PS to my original suggestion!
THe only thing different is Brad the hvac suggested to use masking tape (blue painters kind) not duct tape as duct tape can melt. But it looks cool!

Jennifer said...

Robj98168~ Good call; I wouldn't have thought about that... we actually didn't tape it at all because we couldn't figure out how to tape it. The vent pipe in front of the furnace cavity in the pictures is NOT movable, so the filter had to be constructed inside the furnace. We jammed it up there, and there seems to be no cracks... crossing fingers. I'm way to uncoordinated to use tape in confined spaces!

Derek said...

You could use the aluminum duct tape (the real duct tape), I think it's rated up to 600 degrees f. It would be difficult to tape in there, and having to redo it every couple of months.

Barb said...
This comment has been removed by the author.
Barb said...

New filters look cool Jen!
I used the wrong term in my last post. The burner needs to burn clean; the bonnet or heat exchanger needs to be intact.
:-D
You mentioned some insulating curtains. Don't know if you remember the ones I made. I got quilted panels from the fabric store.
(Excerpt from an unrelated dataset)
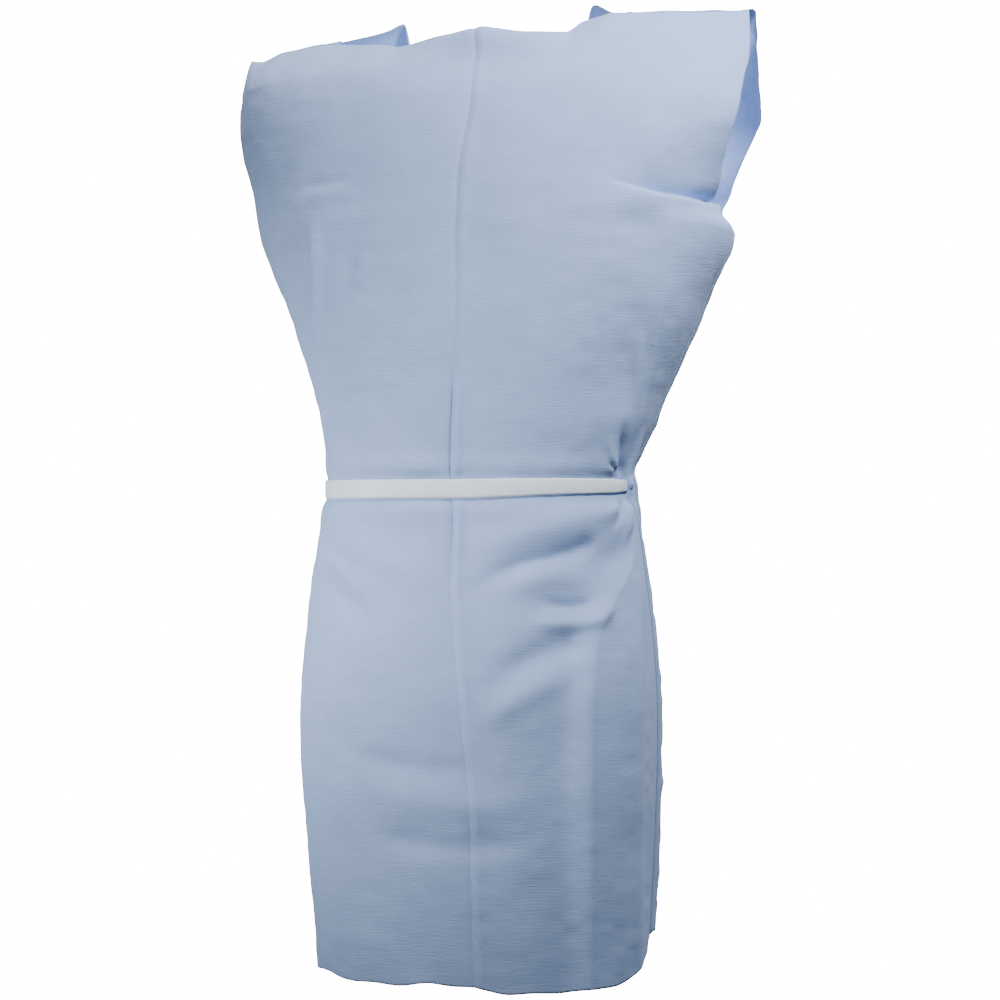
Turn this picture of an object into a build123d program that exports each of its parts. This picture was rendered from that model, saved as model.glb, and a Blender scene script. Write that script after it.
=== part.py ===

Not much of a color selection but you may be able to find something. I cut them wide enough to cover the window plus a 1/2" on each side (mine have since shrunk a touch, so you may want to leave 3/4" on the sides). Measure how high you need the material plus enough for a fold over for the pocket a spring rod will fit through AND a about 1 1/2" on the bottom. All edges I finished off with bias tape. After you mount that spring rod in the top of the window frame I also use a rod for the bottom to hold it snug to the sill--it's not in a pocket just sits over the material. I did end up adding a couple of hooks n eyes to lift the lower corners so I could open the windows on the warm days. I'll do a quick drawing and email to you.
I'd entertained ideas of using velcro and other attaching methods but was very reluctant to glue, nail, or otherwise use anything permanent on the sills.
Made five 72" x 2' panels (because of existing blinds I only covered 2/3 of the window) for $40 six years ago.